- [Material for the task]:

****************************************

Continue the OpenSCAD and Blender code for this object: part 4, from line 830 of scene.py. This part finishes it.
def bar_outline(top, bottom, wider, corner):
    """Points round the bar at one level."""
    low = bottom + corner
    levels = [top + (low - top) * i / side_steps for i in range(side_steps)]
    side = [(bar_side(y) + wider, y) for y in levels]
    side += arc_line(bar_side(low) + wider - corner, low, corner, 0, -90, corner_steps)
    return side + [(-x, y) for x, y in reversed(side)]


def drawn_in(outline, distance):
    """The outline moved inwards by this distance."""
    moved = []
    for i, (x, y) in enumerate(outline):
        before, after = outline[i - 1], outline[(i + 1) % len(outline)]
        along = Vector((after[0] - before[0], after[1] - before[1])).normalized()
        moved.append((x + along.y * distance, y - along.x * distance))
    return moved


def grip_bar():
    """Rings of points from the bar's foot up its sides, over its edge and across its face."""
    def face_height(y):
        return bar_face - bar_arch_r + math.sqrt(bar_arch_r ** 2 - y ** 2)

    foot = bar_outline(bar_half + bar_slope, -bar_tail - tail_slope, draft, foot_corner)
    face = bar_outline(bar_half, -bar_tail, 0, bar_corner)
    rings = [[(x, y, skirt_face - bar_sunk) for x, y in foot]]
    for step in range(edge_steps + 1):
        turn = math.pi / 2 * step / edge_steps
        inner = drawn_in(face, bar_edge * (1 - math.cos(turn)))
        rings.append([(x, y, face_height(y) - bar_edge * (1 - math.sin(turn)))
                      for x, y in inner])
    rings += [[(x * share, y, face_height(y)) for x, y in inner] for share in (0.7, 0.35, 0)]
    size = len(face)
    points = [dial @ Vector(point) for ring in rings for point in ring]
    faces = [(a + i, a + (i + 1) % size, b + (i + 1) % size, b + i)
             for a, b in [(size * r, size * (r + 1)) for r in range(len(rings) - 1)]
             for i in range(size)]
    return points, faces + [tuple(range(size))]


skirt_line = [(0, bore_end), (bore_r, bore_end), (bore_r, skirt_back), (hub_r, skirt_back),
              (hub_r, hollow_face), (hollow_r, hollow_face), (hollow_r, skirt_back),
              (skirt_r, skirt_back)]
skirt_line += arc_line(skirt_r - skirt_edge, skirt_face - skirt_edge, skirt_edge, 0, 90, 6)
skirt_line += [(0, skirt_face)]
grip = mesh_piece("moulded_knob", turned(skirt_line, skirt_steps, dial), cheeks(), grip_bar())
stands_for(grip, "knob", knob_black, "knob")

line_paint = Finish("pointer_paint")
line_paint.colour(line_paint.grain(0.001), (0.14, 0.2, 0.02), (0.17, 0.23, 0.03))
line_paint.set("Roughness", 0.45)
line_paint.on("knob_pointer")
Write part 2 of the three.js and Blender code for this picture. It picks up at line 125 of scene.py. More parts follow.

****************************************

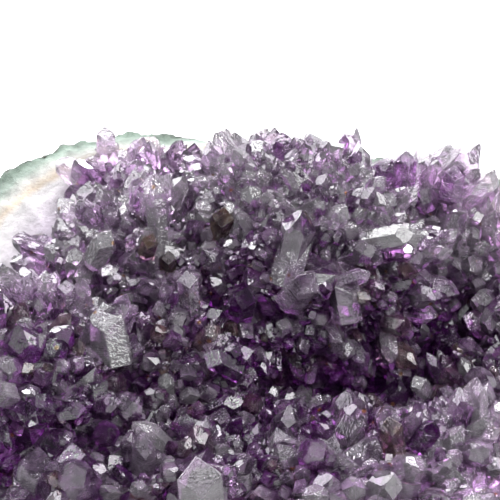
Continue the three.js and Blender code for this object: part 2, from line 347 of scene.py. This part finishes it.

****************************************

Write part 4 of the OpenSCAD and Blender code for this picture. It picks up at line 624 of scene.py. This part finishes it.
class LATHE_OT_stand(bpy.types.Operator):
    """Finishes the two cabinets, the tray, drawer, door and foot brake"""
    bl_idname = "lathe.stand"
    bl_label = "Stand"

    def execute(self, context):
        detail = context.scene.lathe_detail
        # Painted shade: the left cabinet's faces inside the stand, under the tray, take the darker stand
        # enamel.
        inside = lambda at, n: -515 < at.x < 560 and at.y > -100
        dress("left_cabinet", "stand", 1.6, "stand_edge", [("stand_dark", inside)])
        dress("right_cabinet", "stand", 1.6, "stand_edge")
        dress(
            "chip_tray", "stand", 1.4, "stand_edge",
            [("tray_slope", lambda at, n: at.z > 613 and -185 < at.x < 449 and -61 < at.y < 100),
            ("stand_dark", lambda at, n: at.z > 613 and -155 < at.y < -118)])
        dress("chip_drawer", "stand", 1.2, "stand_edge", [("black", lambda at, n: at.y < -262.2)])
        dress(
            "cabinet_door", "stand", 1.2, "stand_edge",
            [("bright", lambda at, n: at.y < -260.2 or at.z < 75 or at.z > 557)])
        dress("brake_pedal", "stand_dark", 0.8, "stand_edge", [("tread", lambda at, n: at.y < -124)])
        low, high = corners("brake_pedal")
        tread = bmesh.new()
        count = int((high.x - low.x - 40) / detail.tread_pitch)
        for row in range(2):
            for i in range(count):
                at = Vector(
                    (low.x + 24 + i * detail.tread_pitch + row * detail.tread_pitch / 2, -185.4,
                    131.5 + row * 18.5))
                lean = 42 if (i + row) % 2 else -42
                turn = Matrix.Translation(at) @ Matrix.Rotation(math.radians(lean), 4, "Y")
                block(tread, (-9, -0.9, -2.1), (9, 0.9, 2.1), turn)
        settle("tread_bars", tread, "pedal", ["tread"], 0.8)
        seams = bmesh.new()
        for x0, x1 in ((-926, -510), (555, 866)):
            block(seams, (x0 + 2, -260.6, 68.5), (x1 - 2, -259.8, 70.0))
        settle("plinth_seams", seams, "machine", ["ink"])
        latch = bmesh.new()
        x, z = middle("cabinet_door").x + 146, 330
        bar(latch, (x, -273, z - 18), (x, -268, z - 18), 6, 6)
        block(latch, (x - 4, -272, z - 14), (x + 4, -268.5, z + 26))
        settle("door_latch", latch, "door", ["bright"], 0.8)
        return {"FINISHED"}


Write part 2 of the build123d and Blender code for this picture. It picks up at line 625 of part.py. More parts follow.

****************************************

- [The request]: Look back at the entries above. Retype the line with "Continue the OpenSCAD", the line with "return side +", and all lines in between.

- [Output for this task]:
Continue the OpenSCAD and Blender code for this object: part 4, from line 830 of scene.py. This part finishes it.
def bar_outline(top, bottom, wider, corner):
    """Points round the bar at one level."""
    low = bottom + corner
    levels = [top + (low - top) * i / side_steps for i in range(side_steps)]
    side = [(bar_side(y) + wider, y) for y in levels]
    side += arc_line(bar_side(low) + wider - corner, low, corner, 0, -90, corner_steps)
    return side + [(-x, y) for x, y in reversed(side)]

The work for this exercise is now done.